NEW YORK - In Theodor Adorno's famous dictum, writing poetry "after Auschwitz" was a barbaric notion, but what about opera after the war? The genre was pronounced dead by modernists who wanted a clean break from the past. Pierre Boulez called for the destruction of all opera houses as relics of an obsolete tradition. Some went as far as implicating music itself in the great German plunge into the abyss. This bountiful well, they suspected, had been poisoned.

But the composer Bernd Alois Zimmermann drew his own conclusions. Born in 1918 and briefly drafted into the German army at the outset of World War II, he developed a highly personal version of the 12-tone musical language. In the late 1950s, he put it to the service of an immensely scaled opera, "Die Soldaten," which was hailed after its 1965 premiere as the most important German opera since those of Alban Berg.

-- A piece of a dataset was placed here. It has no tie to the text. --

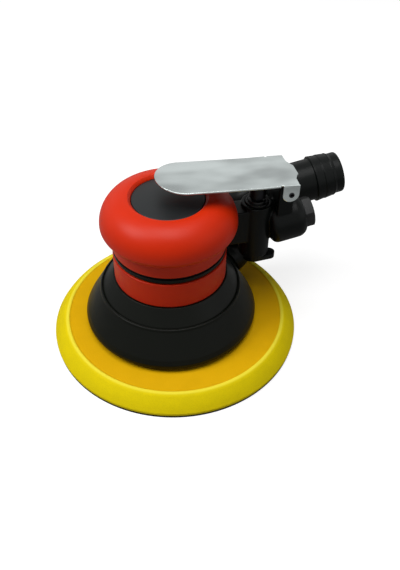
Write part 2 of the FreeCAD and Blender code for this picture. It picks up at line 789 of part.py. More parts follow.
def regulator_spool():
    z0 = tower_z[0] + spool_lip_t + 0.2
    barrel = tube(spool_bore_r - run_gap, 0, z0, spool_top_z, (tower_x, 0))
    stem = tube(spool_stem_r, 0, regulator_hub_top_z, z0, (tower_x, 0))
    body = union([barrel, stem])
    flow = Part.makeCylinder(1.6, 4, V(tower_x, 0, spool_top_z - 2.5))
    notch = block((tower_x, tower_x + 8), (-1.6, 1.6), (spool_top_z - 2.5, spool_top_z + 1))
    thread = Part.makeCylinder(1.5 + seat_gap, 6.5, V(tower_x, 0, regulator_hub_top_z - 1))
    return body.cut([flow, notch, thread])


def regulator_lever():
    """Hub and rounded thumb lobe joined by tangent sides."""
    centre = V(tower_x, 0, regulator_z)
    hub = tube(regulator_hub_r, 0, regulator_z, regulator_hub_top_z, (tower_x, 0))
    reach, r0, r1 = regulator_lobe_reach, regulator_hub_r, regulator_lobe_r
    lean = math.degrees(math.acos((r0 - r1) / reach))
    heading = regulator_lobe_deg
    tip = polar(reach, heading, regulator_z, (tower_x, 0))
    lobe = Part.makeCylinder(r1, regulator_lobe_t, tip)
    web = []
    for spot, r in ((centre, r0), (tip, r1)):
        for side in (-1, 1):
            web.append(polar(r, heading + side * lean, 0, (spot.x, spot.y)))
    corners = [web[0], web[2], web[3], web[1]]
    arm = prism([(c.x, c.y) for c in corners], regulator_z, regulator_z + regulator_lobe_t)
    screw_hole = Part.makeCylinder(1.5 + seat_gap, 10, centre - UP)
    sink = Part.makeCylinder(3.0, 1.6, centre - UP * 0.01)
    return union([hub, lobe, arm]).cut([screw_hole, sink])


def regulator_screw():
    head = tube(2.7, 0, regulator_z + 0.1, regulator_z + 1.59, (tower_x, 0))
    shank = tube(1.5, 0, regulator_z + 1.59, regulator_hub_top_z + 5, (tower_x, 0))
    slot = block((tower_x - 4, tower_x + 4), (-0.35, 0.35), (regulator_z - 1, regulator_z + 0.8))
    return union([head, shank]).cut(slot)


# ---------------------------------------------------------------- inlet
def inlet_bushing():
    """Hexagon bush screwed into the inlet body, with the hose thread."""
    root_z = inlet_l - inlet_bore_l + 3.0
    mouth_z = inlet_l + hex_l
    thread_z = mouth_z - inlet_thread_l
    shank = tube(inlet_bore_r - nest_gap, 0, root_z, inlet_l)
    head = hexagon(hex_corner_r, inlet_l, mouth_z)
    crown = turned([
        (0, inlet_l), (hex_corner_r + 1, inlet_l), (hex_corner_r + 1, mouth_z - 1.2),
        (hex_corner_r - 1.2, mouth_z), (0, mouth_z)])
    body = union([shank, head.common(crown)])
    body = body.cut([tube(inlet_thread_r, 0, thread_z, mouth_z + 1), tube(4.2, 0, root_z - 1, mouth_z)])
    return along(body, V(inlet_x, 0, inlet_z), slant)


def inlet_screen():
    z0 = inlet_l - inlet_bore_l + 1.8
    disc = tube(inlet_bore_r - nest_gap, 0, z0, z0 + 1.2)
    holes = [Part.makeCylinder(0.9, 4, V(0, 0, z0 - 1))]
    holes += spun(Part.makeCylinder(0.9, 4, V(3.4, 0, z0 - 1)), 6, 0)
    return along(disc.cut(holes), V(inlet_x, 0, inlet_z), slant)


# ---------------------------------------------------------------- lever
def lever():
    """Pressed plate with a round nose, two hinge ears and a rear tongue."""
    w, nose_c = lever_half_w, lever_nose_x + lever_half_w
    tongue_w, notch_w = 4.6, 8.4
    step_x = lever_shoulder_x
    edges = [Part.Arc(V(nose_c, w, 0), V(lever_nose_x, 0, 0), V(nose_c, -w, 0)).toShape()]
    run = [(nose_c, -w), (step_x + 0.7, -w), (step_x, -notch_w - 1), (step_x + 1.1, -notch_w),
           (lever_tail_x, -tongue_w), (lever_tail_x, tongue_w), (step_x + 1.1, notch_w),
           (step_x, notch_w + 1), (step_x + 0.7, w), (nose_c, w)]
    for a, b in zip(run, run[1:]):
        edges.append(Part.LineSegment(V(a[0], a[1], 0), V(b[0], b[1], 0)).toShape())
    plate = Part.Face(Part.Wire(edges)).extrude(V(0, 0, -lever_t))
    for side in (-1, 1):
        plate = plate.cut(Part.makeCylinder(0.8, 4, V(ear_front_x - 0.9, side * w, -2)))
    plate.rotate(V(0, 0, 0), V(0, 1, 0), lever_slope)
    plate.translate(V(0, 0, lever_z))
    parts = [plate]
    for side in (-1, 1):
        y = sorted((side * w, side * (w - lever_t)))
        top_z = lever_z - pivot_x * math.tan(math.radians(lever_slope)) - lever_t / 2
        parts.append(block((ear_front_x, pivot_x + ear_r), y, (pivot_z, top_z)))
        parts.append(rod(ear_r, V(pivot_x, y[0], pivot_z), V(pivot_x, y[1], pivot_z)))
        parts.append(block((ear_front_x, pivot_x), y, (pivot_z + 0.2, top_z)))
    body = union(parts)
    hole = rod(pin_r + run_gap, V(pivot_x, -20, pivot_z), V(pivot_x, 20, pivot_z))
    return body.cut(hole)


def lever_pin():
    half = lever_half_w + pin_proud
    a, b = V(pivot_x, -half, pivot_z), V(pivot_x, half, pivot_z)
    return rod(pin_r, a, b).cut(rod(pin_hole_r, a - V(0, 1, 0), b + V(0, 1, 0)))


# ---------------------------------------------------------------- vacuum duct
def bend_path(points, radii):
    """Straight runs joined by tangent arcs at the inner points."""
    edges = []
    last = points[0]
    for i, r in enumerate(radii, start=1):
        before = points[i - 1] - points[i]
        after = points[i + 1] - points[i]
        before.normalize()
        after.normalize()
        half = before.getAngle(after) / 2
        reach = r / math.tan(half)
        bisect = before + after
        bisect.normalize()
        a, b = points[i] + before * reach, points[i] + after * reach
        centre = points[i] + bisect * (r / math.sin(half))
        edges.append(Part.LineSegment(last, a).toShape())
        edges.append(Part.Arc(a, centre - bisect * r, b).toShape())
        last = b
    edges.append(Part.LineSegment(last, points[-1]).toShape())
    return Part.Wire(edges)


def swept(path, radius):
    first = path.Edges[0]
    start = first.valueAt(first.FirstParameter)
    way = first.tangentAt(first.FirstParameter)
    ring = Part.Wire([Part.makeCircle(radius, start, way)])
    pipe = path.makePipeShell([ring], True, False)
    return pipe if pipe.Volume > 0 else pipe.reversed()


def vacuum_duct():
    """Elbowed pipe from the shroud's stub up to the hose tail, with a
    lug that sits on the housing's ledge."""
    start, way = port_axis()
    begin = start + way * (port_len - port_sleeve)
    corner = V(duct_post_x, duct_y, port_corner_z)
    top = V(duct_post_x, duct_y, post_top_z)
    end = V(duct_end_x, duct_y, tail_z0)
    path = bend_path([begin, corner, top, end], [duct_low_bend, duct_high_bend])
    lug = block(ledge_x, (duct_screw_y - 2.1, duct_y - 6), (ledge_z, ledge_z + duct_lug_t))
    body = union([swept(path, duct_r), lug])
    ring_cut = turned([(0, -ring_groove()[1]), (ring_groove()[2], -ring_groove()[1]),
                       (ring_groove()[2], -ring_groove()[0]), (0, -ring_groove()[0])])
    cutters = [swept(path, duct_bore_r), along(ring_cut, end, slant)]
    for x in duct_screw_x:
        hole = Part.makeCylinder(duct_screw_r + 0.15, 8, V(x, duct_screw_y, ledge_z - 1))
        cutters.append(hole)
    return body.cut(cutters)


def ring_groove():
    """Near end, far end and outer radius of the tail ring's groove."""
    return 4.4, 5.6, duct_bore_r + 0.55


def duct_screws():
    screws = []
    for x in duct_screw_x:
        base = V(x, duct_screw_y, ledge_z - ledge_t + 0.5)
        shank = Part.makeCylinder(duct_screw_r, ledge_t - 0.5 + duct_lug_t, base)
        top = V(x, duct_screw_y, ledge_z + duct_lug_t)
        head = Part.makeCylinder(duct_screw_head_r, duct_screw_head_h, top)
        socket = hexagon(1.2, top.z + 0.7, top.z + 3, (x, duct_screw_y))
        screws.append(shank.fuse(head).removeSplitter().cut(socket))
    return screws


def tail_along(path):
    return along(turned(path), V(duct_end_x, duct_y, tail_z0), slant)


def hose_tail():
    """Swivelling tail: spigot, plain tube, three barbs and a round end."""
    spigot_r = duct_bore_r - run_gap
    near, far, _ = ring_groove()
    path = [(tail_bore_r, -tail_spigot_l), (spigot_r, -tail_spigot_l)]
    path += [(spigot_r, -far), (spigot_r - 0.75, -far), (spigot_r - 0.75, -near), (spigot_r, -near)]
    path += [(spigot_r, -2.7), (spigot_r - 0.85, -2.7), (spigot_r - 0.85, -1.6), (spigot_r, -1.6)]
    path += [(spigot_r, free_gap), (duct_r, free_gap), (duct_r, barb_at[0] - barb_rise)]
    for i, (start, r) in enumerate(zip(barb_at, barb_r)):
        path.append((r, start))
        if i + 1 < len(barb_at):
            path.append((r - barb_drop, barb_at[i + 1] - barb_rise))
    land_end = tail_l - tail_round
    corner = tail_round * (1 - math.sqrt(0.5))
    path += [(tail_land_r, land_end - tail_land_l), (tail_land_r, land_end)]
    path += [(tail_land_r - corner, tail_l - corner, tail_land_r - tail_round, tail_l)]
    path += [(tail_bore_r, tail_l)]
    return tail_along(path)


def tail_ring():
    near, far, r = ring_groove()
    spigot_floor = duct_bore_r - run_gap - 0.75
    return tail_along([
        (spigot_floor + 0.15, -far + 0.1), (r - seat_gap, -far + 0.1),
        (r - seat_gap, -near - 0.1), (spigot_floor + 0.15, -near - 0.1)])


def tail_o_ring():
    ring = Part.makeTorus(duct_bore_r - run_gap - 0.42, 0.38, V(0, 0, -2.15))
    return along(ring, V(duct_end_x, duct_y, tail_z0), slant)


# ---------------------------------------------------------------- output
NODES = {
    "pad_hook_layer": [pad_hook_layer()],
    "pad_foam": [pad_foam()],
    "pad_plate": [pad_plate()],
    "pad_hub": [pad_hub()],
    "pad_rivets": pad_rivets(),
    "pad_washer": [pad_washer()],
    "spindle": [spindle()],
    "spindle_circlip": [spindle_circlip()],
    "spindle_bearing_inner_races": [lower_set[1], upper_set[1]],
    "spindle_bearing_outer_races": [lower_set[0], upper_set[0]],
    "spindle_bearing_balls": lower_set[2] + upper_set[2],
    "bearing_spacer": [tube(spindle_bearing[1] - seat_gap, spindle_bearing[1] - 2.2,
                            lower_row_z + spindle_bearing[2], upper_row_z, spindle_axis)],
    "bearing_snap_ring": [open_ring(spindle_bearing[1] + 0.75, spindle_bearing[1] - 1.8,
                                    snap_ring_z, circlip_t, 6.0, 90, spindle_axis)],
    "shaft_balancer": [shaft_balancer()],
    "rotor": [rotor()],
    "vanes": vanes(),
    "rotor_key": [key_way(0)],
    "front_bearing_outer_race": [front_set[0]],
    "front_bearing_inner_race": [front_set[1]],
    "front_bearing_balls": front_set[2],
    "rear_bearing_outer_race": [rear_set[0]],
    "rear_bearing_inner_race": [rear_set[1]],
    "rear_bearing_balls": rear_set[2],
    "motor_cylinder": [motor_cylinder()],
    "front_end_plate": [front_end_plate()],
    "rear_end_plate": [rear_end_plate()],
    "dust_shield": [dust_shield()],
    "dowel_pin": [dowel_pin()],
    "plate_o_ring": [plate_o_ring()],
    "lock_ring": [lock_ring()],
    "wave_washer": [wave_washer()],
    "housing": [housing()],
    "palm_grip": [palm_grip()],
    "top_cap": [top_cap()],
    "lower_ring": [lower_ring()],
    "shroud": [shroud()],
    "valve_bushing": [valve_bushing()],
    "bushing_o_ring": [bushing_o_ring()],
    "valve_seat": [valve_seat()],
    "valve_poppet": [valve_poppet()],
    "valve_stem": [valve_stem()],
    "valve_spring": [valve_spring()],
    "regulator_spool": [regulator_spool()],
    "regulator_lever": [regulator_lever()],
    "regulator_screw": [regulator_screw()],
    "inlet_bushing": [inlet_bushing()],
    "inlet_screen": [inlet_screen()],
    "lever": [lever()],
    "lever_pin": [lever_pin()],
    "vacuum_duct": [vacuum_duct()],
    "duct_screws": duct_screws(),
    "hose_tail": [hose_tail()],
    "tail_ring": [tail_ring()],
    "tail_o_ring": [tail_o_ring()],
}

os.makedirs("parts", exist_ok=True)
for name, solids in NODES.items():
    shape = solids[0] if len(solids) == 1 else Part.makeCompound(solids)
    shape.exportStep("parts/" + name + ".step")
    print(name, "solids", len(shape.Solids), "valid", shape.isValid(), "volume", round(shape.Volume, 1))
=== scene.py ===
"""Looks of a random-orbit palm sander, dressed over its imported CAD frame.

The moulded shell, skirt, sanding pad, trigger lever and hose tail are surfaces
worked out with numpy. The moulded handle is the CAD solid with a soft skin
drawn over it. Everything else is the CAD node itself with a finish of its own.
Sizes are in millimetres until a mesh is made, and +X runs along the handle.
"""

import json
import logging
import math
from collections.abc import Iterable, Sequence
from dataclasses import dataclass, field
from enum import Enum

import bmesh
import bpy
import numpy as np
from mathutils import Matrix, Vector


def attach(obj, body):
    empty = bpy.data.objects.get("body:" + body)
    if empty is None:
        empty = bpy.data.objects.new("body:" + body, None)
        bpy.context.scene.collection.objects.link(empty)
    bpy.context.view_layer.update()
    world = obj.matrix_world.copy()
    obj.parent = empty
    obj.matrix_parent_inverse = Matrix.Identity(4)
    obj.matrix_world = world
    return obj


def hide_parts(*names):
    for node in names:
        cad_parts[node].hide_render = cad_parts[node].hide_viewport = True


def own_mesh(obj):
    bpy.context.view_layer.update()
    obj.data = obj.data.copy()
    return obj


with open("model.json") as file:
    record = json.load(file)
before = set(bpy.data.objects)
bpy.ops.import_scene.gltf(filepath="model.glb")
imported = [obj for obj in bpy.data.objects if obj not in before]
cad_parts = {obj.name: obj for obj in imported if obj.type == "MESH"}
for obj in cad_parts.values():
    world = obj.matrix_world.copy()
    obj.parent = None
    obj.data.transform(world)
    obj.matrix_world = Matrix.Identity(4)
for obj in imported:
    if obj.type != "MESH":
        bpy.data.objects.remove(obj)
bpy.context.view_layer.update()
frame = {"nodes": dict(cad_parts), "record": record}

LOG = logging.getLogger("palm_sander")
MM = 0.001
Colour = tuple[float, float, float]
Point = tuple[float, ...]


class Body(Enum):
    """The bodies of the frame that pieces ride on."""

    HOUSING = "housing"
    LEVER = "lever"
    VALVE = "valve"
    REGULATOR = "regulator"
    PAD = "pad"
    TAIL = "tail"


# ---- shading
def linear(*steps: int) -> Colour:
    """Linear colour of a display colour given in steps of 0 to 255."""
    levels = (step / 255 for step in steps)
    return tuple(v / 12.92 if v <= 0.04045 else ((v + 0.055) / 1.055) ** 2.4 for v in levels)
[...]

Sarah Caldwell's Opera Company of Boston gave its American premiere in 1982, New York City Opera mounted it in 1991, and now the work has returned to life as the capstone of this year's Lincoln Center Festival. On Monday night, some 1,000 listeners packed the vast drill hall of the Park Avenue Armory and encountered a musical and theatrical alloy of extreme potency. The four decades since the creation of this opera have seen countless artistic responses to war, but "Soldaten" retains an uncanny ability to stun its listeners. The work's music ensnares the ears from its opening bars, while the anguished drama on stage depicts a society in which a thin veneer of bourgeois propriety masks deeper drives toward unrelenting cruelty and violence.

The title is in a way misleading. There are no war scenes, and Zimmermann's own libretto, based on Jakob Lenz's play of 1776, traces the downfall of a merchant's daughter, Marie, who is drawn into a web of romantic entanglements with a band of callous underemployed soldiers. Step by step, they ruin her reputation, brutally rape her, and reduce her to grinding poverty. In the devastating final scene, her own father mistakes her for just another beggar in the streets.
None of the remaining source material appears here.